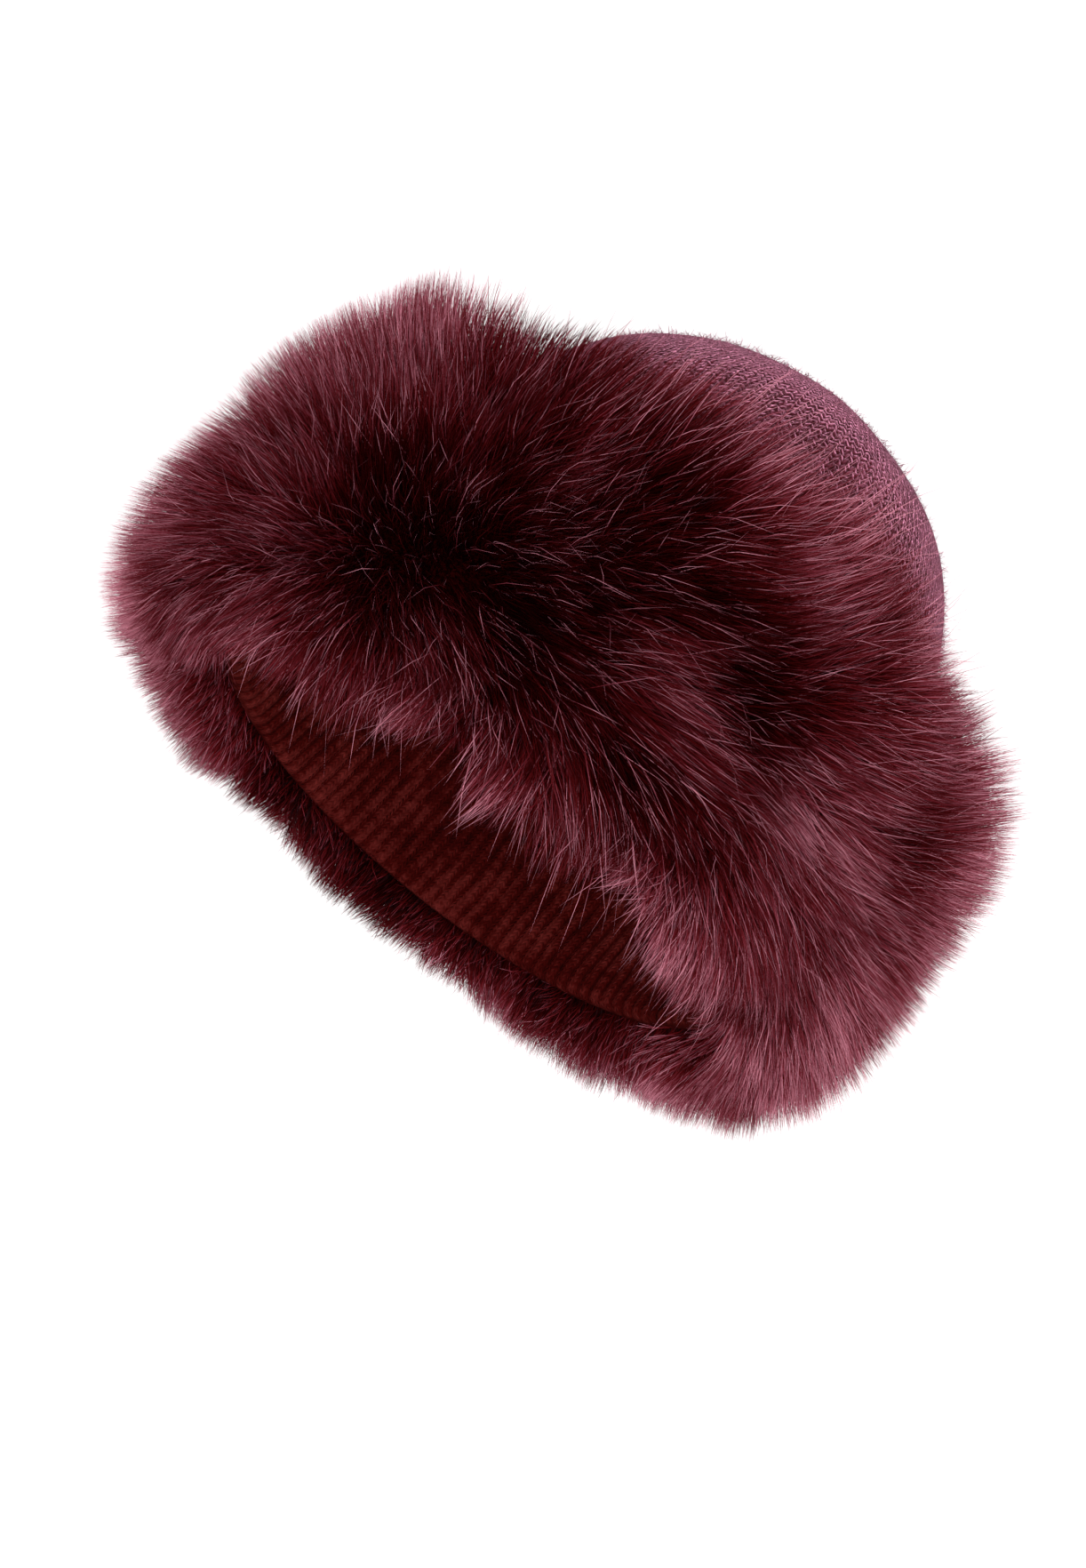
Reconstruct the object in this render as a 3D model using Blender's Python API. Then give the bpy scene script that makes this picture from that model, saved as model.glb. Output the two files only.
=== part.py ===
"""A knitted winter hat with a deep fur cuff, lying on its side.

Every piece is drawn in the hat's own frame: the opening is at height 0, the crown is up, the width runs along X
and the depth along Y. One empty then lays the hat down on its side, with its opening towards -Y.
"""

import math
import random

import bmesh
import bpy
from mathutils import Vector

# Knitted crown, in metres. Half sizes are to the outside of the knit. A fullness of 1 gives a round dome, and a
# lower one a squarer shoulder.
OPENING_HALF_WIDTH = 0.0985
OPENING_HALF_DEPTH = 0.0868
CROWN_HALF_WIDTH = 0.0895
CROWN_HALF_DEPTH = 0.0850
CROWN_SIDE_HEIGHT = 0.0870
DOME_RISE = 0.0935
DOME_FULLNESS = 0.94
CROWN_LEAN = 0.0055
KNIT_WALL = 0.0030

# Ribbed band sewn inside the opening
BAND_INSET = 0.0020
BAND_HEIGHT = 0.0700
BAND_WALL = 0.0018
RIB_RELIEF = 0.0012
RIB_COUNT = 120

# Fur cuff round the outside
CUFF_HEIGHT = 0.0900
CUFF_EDGE = 0.0010
BACKING_WALL = 0.0020
PILE_LENGTH = 0.0470
DENSE_PILE_SHARE = 0.72
LOCK_ROWS = 8
LOCKS_AROUND = 60
LOCK_WAIST = 0.78
LOCK_SWEEP = 0.0040
LOCK_VARIATION = 0.10

# Below this share of its height the cuff's fur is a fringe, longer on the upper side and shorter underneath
FRINGE_SHARE = 0.30
FRINGE_DROOP = 0.18

# Above this share the fur lies along the crown, longer than the table says by this much, and most of all on the left
BRUSHED_SHARE = 0.84
BRUSHED_GAIN = 0.10

# One row for each place up the cuff where the direction or length of the fur changes.
# height: share of CUFF_HEIGHT. rise: angle of the fur above level, in degrees. length: share of PILE_LENGTH.
FUR_SECTIONS = (
    # height, rise, length
    (0.00, -74.0, 0.48),
    (0.06, -52.0, 0.67),
    (0.16, -30.0, 0.95),
    (0.32, -12.0, 1.02),
    (0.50, -2.0, 1.00),
    (0.68, 7.0, 1.00),
    (0.84, 24.0, 0.95),
    (0.95, 47.0, 0.83),
    (1.00, 72.0, 0.78),
)

# How it lies: the crown end tips down by this much, the middle of the opening is this far above the surface, and
# this height up the hat is over the middle of the patch that it lies on.
REST_TILT = math.radians(9.0)
REST_HEIGHT = 0.1250
REST_CENTRE = 0.0380
FLOOR_REACH = 0.4

FIT_GAP = 0.0003
AROUND = 60
SIDE_STEPS = 4
DOME_STEPS = 7
BACKING_STEPS = 4
CUFF_SEED = 5

BURGUNDY_KNIT = (0.23, 0.075, 0.105, 1.0)
BURGUNDY_RIBS = (0.085, 0.012, 0.012, 1.0)
BURGUNDY_FUR = (0.12, 0.026, 0.036, 1.0)


def clear_scene():
    for obj in list(bpy.data.objects):
        bpy.data.objects.remove(obj)


def plain_material(name, colour, roughness):
    material = bpy.data.materials.new(name)
    material.use_nodes = True
    shader = material.node_tree.nodes["Principled BSDF"]
    shader.inputs["Base Color"].default_value = colour
    shader.inputs["Roughness"].default_value = roughness
    shader.inputs["Metallic"].default_value = 0.0
    return material


def between(low, high, share):
    return low + (high - low) * share


def lean_at(height):
    """How far the crown has moved sideways at this height: it sits a little off the middle of the opening."""
    return CROWN_LEAN * height / CROWN_SIDE_HEIGHT


def crown_half_sizes(height):
    """Half width and half depth of the knit's outside, up its straight side."""
    share = height / CROWN_SIDE_HEIGHT
    width = between(OPENING_HALF_WIDTH, CROWN_HALF_WIDTH, share)
    depth = between(OPENING_HALF_DEPTH, CROWN_HALF_DEPTH, share)
    return width, depth


def oval_point(width, depth, height, turn, lean):
    """A point on an oval ring. turn is the share of a full turn."""
    angle = 2.0 * math.pi * turn
    return Vector((lean + width * math.cos(angle), depth * math.sin(angle), height))


def side_ring(height, offset, count=AROUND, shift=0.0):
    """A ring that follows the knit's outside at this height, offset outwards, or inwards if it is negative."""
    width, depth = crown_half_sizes(height)
    lean = lean_at(height)
    return [oval_point(width + offset, depth + offset, height, (i + shift) / count, lean) for i in range(count)]


def dome_ring(angle, offset):
    """A ring of the dome. angle runs from 0 at its foot to a quarter turn at its top."""
    inwards = math.cos(angle) ** DOME_FULLNESS
    width = (CROWN_HALF_WIDTH + offset) * inwards
    depth = (CROWN_HALF_DEPTH + offset) * inwards
    height = CROWN_SIDE_HEIGHT + (DOME_RISE + offset) * math.sin(angle) ** DOME_FULLNESS
    return [oval_point(width, depth, height, i / AROUND, CROWN_LEAN) for i in range(AROUND)]


def dome_top(offset):
    return Vector((CROWN_LEAN, 0.0, CROWN_SIDE_HEIGHT + DOME_RISE + offset))


def add_ring(mesh, points):
    return [mesh.verts.new(point) for point in points]


def bridge(mesh, lower, upper):
    """Quads between two rings with as many points each."""
    count = len(lower)
    pairs = [(i, (i + 1) % count) for i in range(count)]
    return [mesh.faces.new((lower[i], lower[j], upper[j], upper[i])) for i, j in pairs]


def close_top(mesh, ring, point):
    top = mesh.verts.new(point)
    for i in range(len(ring)):
        mesh.faces.new((ring[i], ring[(i + 1) % len(ring)], top))


def finish_object(name, mesh, material, frame):
    bmesh.ops.recalc_face_normals(mesh, faces=mesh.faces)
    data = bpy.data.meshes.new(name)
    mesh.to_mesh(data)
    mesh.free()
    data.materials.append(material)
    data.shade_smooth()
    obj = bpy.data.objects.new(name, data)
    obj.parent = frame
    bpy.context.scene.collection.objects.link(obj)
    return obj


def knit_skin(mesh, offset):
    """One side of the knitted wall, from its lower edge to the top of the dome. Returns its lowest ring."""
    heights = [CROWN_SIDE_HEIGHT * i / SIDE_STEPS for i in range(SIDE_STEPS + 1)]
    rings = [add_ring(mesh, side_ring(height, offset)) for height in heights]
    angles = [0.5 * math.pi * i / DOME_STEPS for i in range(1, DOME_STEPS)]
    rings += [add_ring(mesh, dome_ring(angle, offset)) for angle in angles]
    for lower, upper in zip(rings, rings[1:]):
        bridge(mesh, lower, upper)
    close_top(mesh, rings[-1], dome_top(offset))
    return rings[0]


def make_knit_crown(frame, material):
    mesh = bmesh.new()
    outside = knit_skin(mesh, 0.0)
    inside = knit_skin(mesh, -KNIT_WALL)
    bridge(mesh, inside, outside)
    return finish_object("knit_crown", mesh, material, frame)


def ribbed_ring(height, outer_offset):
    """A ring whose points are in turn on the crest of a rib and in the groove beside it."""
    points = []
    for i in range(2 * RIB_COUNT):
        on_crest = i % 2 == 0
        offset = outer_offset - BAND_WALL - (RIB_RELIEF if on_crest else 0.0)
        width, depth = crown_half_sizes(height)
        turn = i / (2 * RIB_COUNT)
        points.append(oval_point(width + offset, depth + offset, height, turn, lean_at(height)))
    return points


def make_ribbed_band(frame, material):
    mesh = bmesh.new()
    outer_offset = -KNIT_WALL - FIT_GAP
    low, high = BAND_INSET, BAND_INSET + BAND_HEIGHT
    count = 2 * RIB_COUNT
    loops = [
        add_ring(mesh, side_ring(low, outer_offset, count)),
        add_ring(mesh, side_ring(between(low, high, 0.5), outer_offset, count)),
        add_ring(mesh, side_ring(high, outer_offset, count)),
        add_ring(mesh, ribbed_ring(high, outer_offset)),
        add_ring(mesh, ribbed_ring(low, outer_offset)),
    ]
    for first, second in zip(loops, loops[1:] + loops[:1]):
        bridge(mesh, first, second)
    return finish_object("ribbed_band", mesh, material, frame)


def fur_at(share, turn):
    """Rise angle in radians and length of the fur that is rooted at this share of the cuff's height."""
    for (low, low_rise, low_length), (high, high_rise, high_length) in zip(FUR_SECTIONS, FUR_SECTIONS[1:]):
        if share <= high:
            break
    part = (share - low) / (high - low)
    rise = math.radians(between(low_rise, high_rise, part))
    angle = 2.0 * math.pi * turn
    droop = FRINGE_DROOP * max(0.0, 1.0 - share / FRINGE_SHARE) * math.sin(angle)
    brushed = max(0.0, share - BRUSHED_SHARE) / (1.0 - BRUSHED_SHARE)
    gain = BRUSHED_GAIN * brushed * (1.0 - math.cos(angle))
    return rise, PILE_LENGTH * between(low_length, high_length, part) * (1.0 - droop) * (1.0 + gain)


def fur_direction(share, turn):
    """Unit direction of the fur at this place, square to the oval of the opening when seen from above."""
    rise, _ = fur_at(share, turn)
    angle = 2.0 * math.pi * turn
    outwards = Vector((math.cos(angle) * OPENING_HALF_DEPTH, math.sin(angle) * OPENING_HALF_WIDTH, 0.0))
    outwards.normalize()
    return outwards * math.cos(rise) + Vector((0.0, 0.0, math.sin(rise)))


def fur_root(share, turn):
    """The place on the outside of the cuff's backing."""
    height = between(CUFF_EDGE, CUFF_HEIGHT, share)
    width, depth = crown_half_sizes(height)
    offset = FIT_GAP + BACKING_WALL
    return oval_point(width + offset, depth + offset, height, turn, lean_at(height))


def fur_point(share, turn, reach):
    """A point out along the fur: reach 0 is the backing and reach 1 the tips, which don't lean with the crown."""
    _, length = fur_at(share, turn)
    lean = Vector((lean_at(CUFF_HEIGHT * share), 0.0, 0.0))
    return fur_root(share, turn) + fur_direction(share, turn) * (length * reach) - lean * reach


def row_shares():
    """Heights of the edges between rows of locks. They crowd towards the two edges, where the fur fans out."""
    return [0.5 - 0.5 * math.cos(math.pi * i / LOCK_ROWS) for i in range(LOCK_ROWS + 1)]


def grow_lock(mesh, face, share, turn, draw):
    """Draws one cell of the dense pile out into a pointed lock, bent a little to one side."""
    _, length = fur_at(share, turn)
    direction = fur_direction(share, turn)
    sideways = direction.cross(Vector((0.0, 0.0, 1.0))).normalized()
    rest = length * (1.0 - DENSE_PILE_SHARE) * (1.0 + LOCK_VARIATION * draw.uniform(-1.0, 1.0))
    corners = list(face.verts)
    centre = sum((corner.co for corner in corners), Vector()) / len(corners)
    waist = [
        mesh.verts.new(centre + (corner.co - centre) * LOCK_WAIST + direction * (rest * 0.45)) for corner in corners
    ]
    tip = mesh.verts.new(centre + direction * rest + sideways * (LOCK_SWEEP * draw.uniform(-1.0, 1.0)))
    mesh.faces.remove(face)
    for i in range(len(corners)):
        j = (i + 1) % len(corners)
        mesh.faces.new((corners[i], corners[j], waist[j], waist[i]))
        mesh.faces.new((waist[i], waist[j], tip))


def make_fur_cuff(frame, material, floor_cutter):
    """The backing and the dense pile are one closed ring, and each cell of its outside is drawn out into a lock."""
    draw = random.Random(CUFF_SEED)
    mesh = bmesh.new()
    shares = row_shares()
    outer = []
    for row, share in enumerate(shares):
        shift = 0.5 * (row % 2)
        turns = [(i + shift) / LOCKS_AROUND for i in range(LOCKS_AROUND)]
        outer.append(add_ring(mesh, [fur_point(share, turn, DENSE_PILE_SHARE) for turn in turns]))
    heights = [between(CUFF_HEIGHT, CUFF_EDGE, i / BACKING_STEPS) for i in range(BACKING_STEPS + 1)]
    inner = [add_ring(mesh, side_ring(height, FIT_GAP, LOCKS_AROUND)) for height in heights]

    cells = []
    for row in range(LOCK_ROWS):
        share = 0.5 * (shares[row] + shares[row + 1])
        for i, face in enumerate(bridge(mesh, outer[row], outer[row + 1])):
            cells.append((face, share, (i + 0.75) / LOCKS_AROUND))
    for first, second in zip([outer[-1]] + inner, inner + [outer[0]]):
        bridge(mesh, first, second)
    for face, share, turn in cells:
        grow_lock(mesh, face, share, turn, draw)

    cuff = finish_object("fur_cuff", mesh, material, frame)
    press = cuff.modifiers.new("pressed_flat_by_its_weight", "BOOLEAN")
    press.operation = "DIFFERENCE"
    press.solver = "EXACT"
    press.object = floor_cutter
    return cuff


def make_floor_cutter():
    """A block under the surface that the hat lies on. What would sink into it is pressed flat."""
    mesh = bmesh.new()
    bmesh.ops.create_cube(mesh, size=FLOOR_REACH * 2.0)
    data = bpy.data.meshes.new("floor_cutter")
    mesh.to_mesh(data)
    mesh.free()
    cutter = bpy.data.objects.new("floor_cutter", data)
    cutter.location = (0.0, 0.0, -FLOOR_REACH)
    cutter.hide_render = True
    cutter.display_type = "WIRE"
    bpy.context.scene.collection.objects.link(cutter)
    return cutter


def make_hat_frame():
    """The empty that lays the hat on its side: its axis runs along +Y, with the crown end tipped down."""
    frame = bpy.data.objects.new("hat_frame", None)
    frame.rotation_euler = (-(0.5 * math.pi + REST_TILT), 0.0, 0.0)
    frame.location = (0.0, -REST_CENTRE, REST_HEIGHT)
    bpy.context.scene.collection.objects.link(frame)
    return frame


def build_hat():
    clear_scene()
    frame = make_hat_frame()
    floor_cutter = make_floor_cutter()
    make_knit_crown(frame, plain_material("knit", BURGUNDY_KNIT, 0.9))
    make_ribbed_band(frame, plain_material("ribs", BURGUNDY_RIBS, 0.9))
    make_fur_cuff(frame, plain_material("fur", BURGUNDY_FUR, 0.6), floor_cutter)
    bpy.context.view_layer.update()


build_hat()
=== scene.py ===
# %% [markdown]
# # A knitted winter hat with a deep fur cuff
#
# The hat lies on its side. Its crown is a fine burgundy knit with a brushed surface, a ribbed band
# lines the opening, and a wide cuff of long artificial fur stands out all round. Each of these is made
# here as its own piece over the plain solids of the frame, with its own finish. Lengths are in metres.

# %% Load the frame
import math

import bpy
import numpy as np
from mathutils import Matrix, Vector


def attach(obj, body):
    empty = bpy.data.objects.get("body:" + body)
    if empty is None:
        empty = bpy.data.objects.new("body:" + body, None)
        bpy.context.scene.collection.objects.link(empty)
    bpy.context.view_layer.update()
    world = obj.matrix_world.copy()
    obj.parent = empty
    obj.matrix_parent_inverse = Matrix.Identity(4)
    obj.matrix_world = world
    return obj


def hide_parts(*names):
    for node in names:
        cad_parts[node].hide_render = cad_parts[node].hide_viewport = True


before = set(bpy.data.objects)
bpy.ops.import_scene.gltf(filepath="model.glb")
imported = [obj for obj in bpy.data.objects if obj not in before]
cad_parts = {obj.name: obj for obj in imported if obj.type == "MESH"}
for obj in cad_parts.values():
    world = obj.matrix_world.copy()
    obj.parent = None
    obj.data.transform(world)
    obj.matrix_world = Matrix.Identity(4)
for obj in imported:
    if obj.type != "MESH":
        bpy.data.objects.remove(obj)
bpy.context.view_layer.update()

# %% [markdown]
# ## The hat's own frame
#
# It is much easier to draw a hat standing up, with its opening at height 0 and its crown above, and to
# lay the finished points down on their side in one step. The fur below needs about a million points, so
# the points are kept in arrays and turned all together.

# %% How the hat lies
REST_TILT = math.radians(9.0)
REST_HEIGHT = 0.1250
REST_CENTRE = 0.0380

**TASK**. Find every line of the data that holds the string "model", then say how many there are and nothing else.

**RESULT OF THIS EXERCISE**. 2